The outlook for both Credit Suisse and Brazil is better than it has been in years, and CEO José Olympio Pereira has his eyes firmly focused on the opportunities coming his way.


The last few years cannot have been easy for Credit Suisse Brazil, buffeted by internal dramas as it twice needed to seek capital through rights issues and by the external challenge of Brazil’s deepest ever recession. But the stresses haven’t visibly marked chief executive José Olympio Pereira.

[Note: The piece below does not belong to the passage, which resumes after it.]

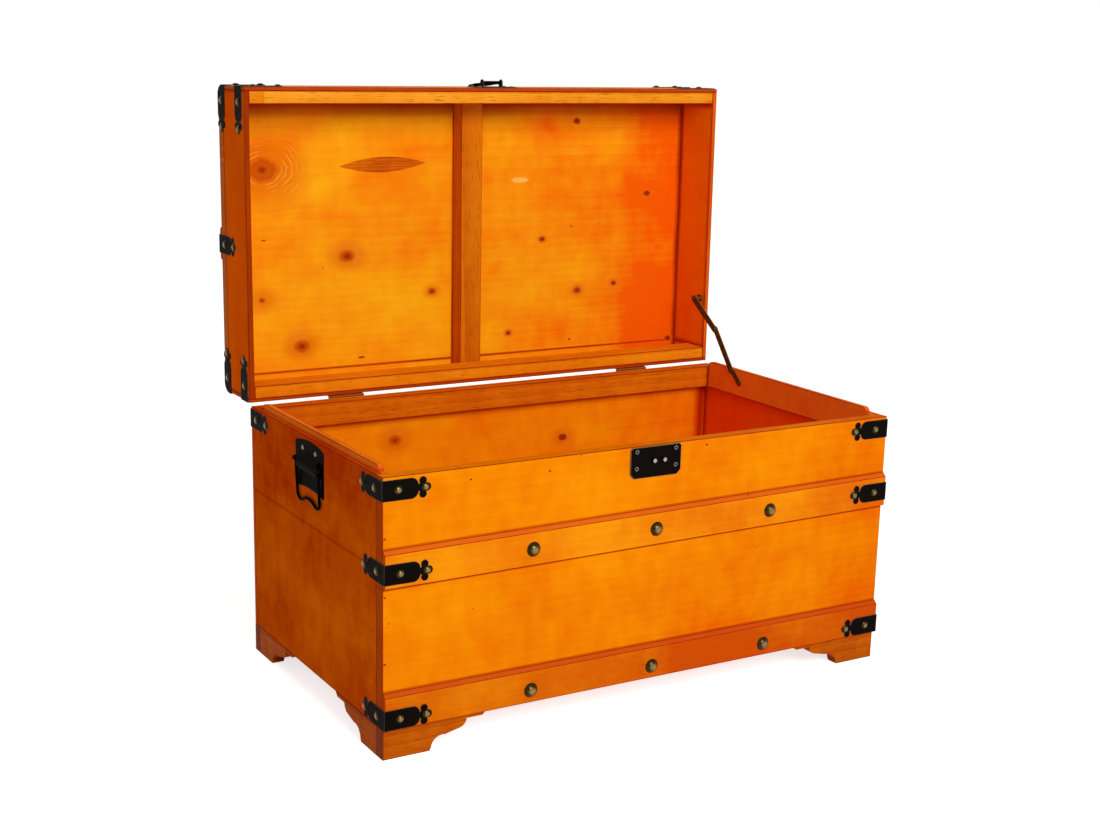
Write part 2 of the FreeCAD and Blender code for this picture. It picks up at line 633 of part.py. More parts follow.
# Corner straps: an L of thin plate. Each arm has a broad part, a neck and a trefoil.
ARM_LOWER = [
    ("strap_body - strap_round", "-strap_half", "strap_round", "left"),
    ("strap_body", "-strap_neck / 2"),
    ("lobe_start", "-lobe_start_wide / 2", "lobe_radius", "left long"),
    ("lobe_end", "-lobe_end_wide / 2", "tip_radius", "left long"),
]
ARM_UPPER = [
    ("lobe_end", "lobe_end_wide / 2", "lobe_radius", "left long"),
    ("lobe_start", "lobe_start_wide / 2"),
    ("strap_body", "strap_neck / 2", "strap_round", "left"),
    ("strap_body - strap_round", "strap_half"),
]
ARM = [("-strap_thick", "-strap_half")] + ARM_LOWER + ARM_UPPER + [("-strap_thick", "strap_half")]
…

One of this correspondent’s first interviews on arriving in São Paulo more than seven years ago was with Olympio, just after he was promoted to CEO of the Swiss bank’s Brazilian operations, and he looks now exactly the same as he did at that first meeting. Only the offices have changed. Credit Suisse now shares the same plush new building that Facebook occupies. 

The bank appears to have weathered those storms; today it faces calmer waters. One benefit of presiding over the Brazilian operations of Credit Suisse is that it must have already been exceeding today’s targets for return on equity. 

The bank’s chief executive, Tidjane Thiam, recently committed to 10% to 11% ROE in 2019 and 11% to 12% the year after. In Brazil, private banks often hit double those rates – it must be nice to be an operation that boosts the bank’s global average in this key metric?

Olympio isn’t biting – the bank does not break out individual markets’ ROE and he is not going to be diverted from that policy by such an obvious attempt to elicit some detail about the Brazil office’s profitability.